Here's how I would do it.
Method
def anagrams(list, word)
ltr_freq = word.each_char.tally
list.select { |w| w.size == word.size && w.each_char.tally == ltr_freq }
end
Example
list = ['helo', 'elloh', 'heelo', 'llohe']
anagrams(list, 'hello')
#=> ["elloh", "llohe"]
Computational complexity
For practical purposes, the computational complexity of computing w.each_char.tally
for any word w
of length n
can be regarded as O(n
). That's because hash key lookups are nearly constant-time. It follows that the computational complexity of determining whether a word of length n
is an anagram of another word of the same length can be regarded as O(n
).
This compares with methods that sort the letters of a word, which have a computational complexity of O(n*log(n)), n being the word length.
Explanation
See Enumerable#tally. Note that w.each_char.tally
is not computed when w.size == word.size
is false
.
Now let's add some puts
statements to see what is happening.
def anagrams(list, word)
ltr_freq = word.each_char.tally
puts "ltr_freq = #{ltr_freq}"
list.select do |w|
puts "\nw = '#{w}'"
if w.size != word.size
puts "words differ in length"
false
else
puts "w.each_char.tally = #{w.each_char.tally}"

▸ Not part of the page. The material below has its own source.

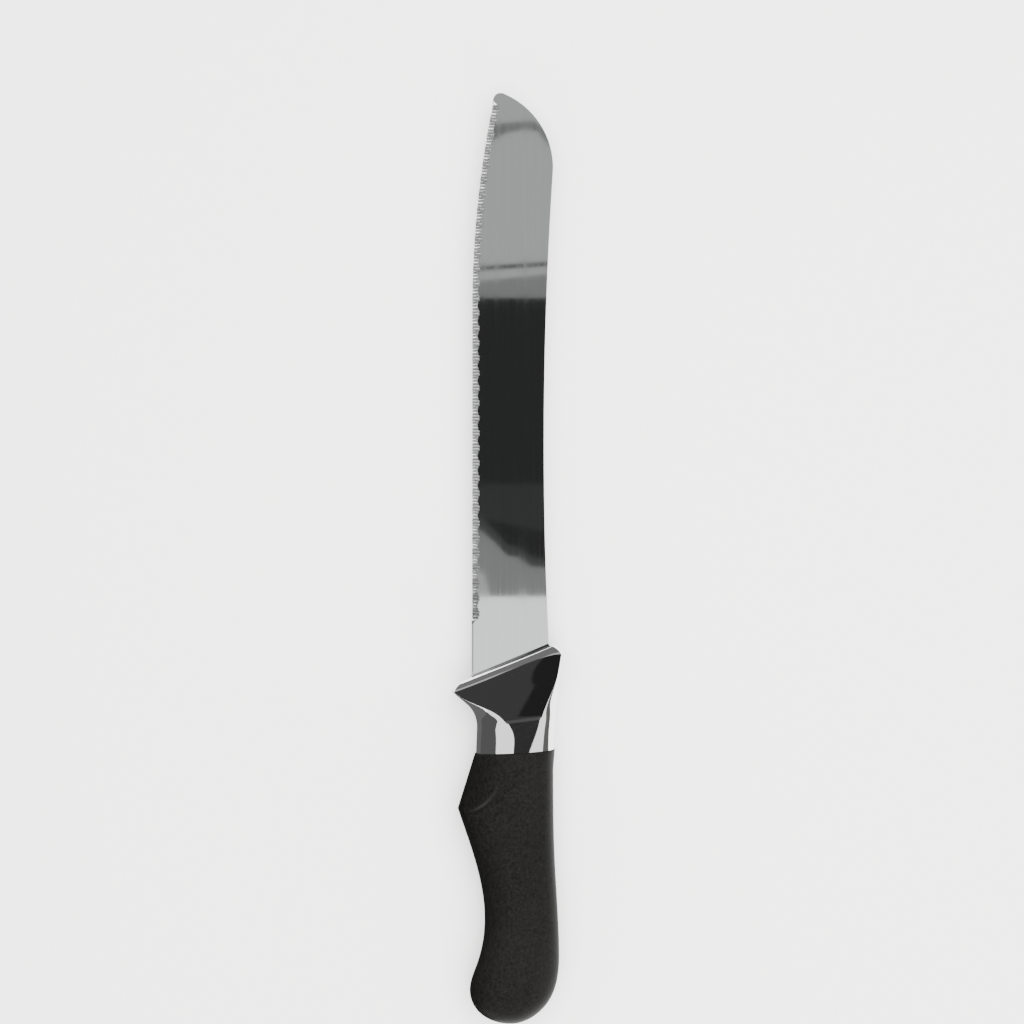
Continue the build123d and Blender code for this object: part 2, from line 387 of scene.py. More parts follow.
lock_pitch, lock_hole, lock_count = 21.0, 5.0, 3
circle_steps = 40
turns = [2 * pi * number / circle_steps for number in range(circle_steps)]
hole_cutters = []
for number in range(lock_count):
    hole_y = (joint_y + tang_end) / 2 + (number - 1) * lock_pitch
    circle = [(neck_centre + lock_hole / 2 * cos(turn), hole_y + lock_hole / 2 * sin(turn)) for turn in turns]
    hole_cutters.append(straight_cutter(f"hole_{number}", circle, -2.0, 2.0))
cut_away(blade, hole_cutters, crease=20.0)
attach(blade, "root")
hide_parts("blade")

# %% [markdown]
# ## A cross-section with a fold
# Collar and grip have the same kind of cross-section: flat above and below, a rounded shoulder on each
# side. On the collar's facets the flat is cut like a gem, so the shoulder meets it at a fold instead of
# running into it smoothly. One ellipse can do both. We take only the part of it whose normal leans away
# from the flat by at least the fold's angle, and place the points by equal turns of that normal, so that
# tight bends get many points and the long sides few.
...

if w.each_char.tally == ltr_freq
puts "character frequencies are the same"
true
else
puts "character frequencies differ"
false
end
end
end
end
anagrams(list, 'hello')
ltr_freq = {"h"=>1, "e"=>1, "l"=>2, "o"=>1}
w = 'helo'
words differ in length
w = 'elloh'
w.each_char.tally = {"e"=>1, "l"=>2, "o"=>1, "h"=>1}
character frequencies are the same
w = 'heelo'
w.each_char.tally = {"h"=>1, "e"=>2, "l"=>1, "o"=>1}
character frequencies differ
w = 'llohe'
w.each_char.tally = {"l"=>2, "o"=>1, "h"=>1, "e"=>1}
character frequencies are the same
#=>["elloh", "llohe"]
Possible improvement
A potential weakness of the expression
w.each_char.tally == ltr_freq
is that the frequencies of all unique letters in the word w
must be determined before a conclusion is reached, even if, for example, the first letter of w
does not appear in the word word
. We can remedy that as follows.
def anagrams(list, word)
ltr_freq = word.each_char.tally
list.select do |w|
next false unless w.size == word.size
ltr_freqs_match?(w, ltr_freq.dup)
end
end
def ltr_freqs_match?(w, ltr_freq)
w.each_char do |c|
return false unless ltr_freq.key?(c)
ltr_freq[c] -= 1
ltr_freq.delete(c) if ltr_freq[c].zero?
end
true
end
One would have to test this variant against the original version of anagrams
above to determine which tends to be fastest. This variant has the advantage that it terminates (short-circuits) the comparison as soon as is found that the cumulative count of a given character in the word w
is greater than the total count of the same letter in word
. At the same time, tally
is written in C so it may still be faster.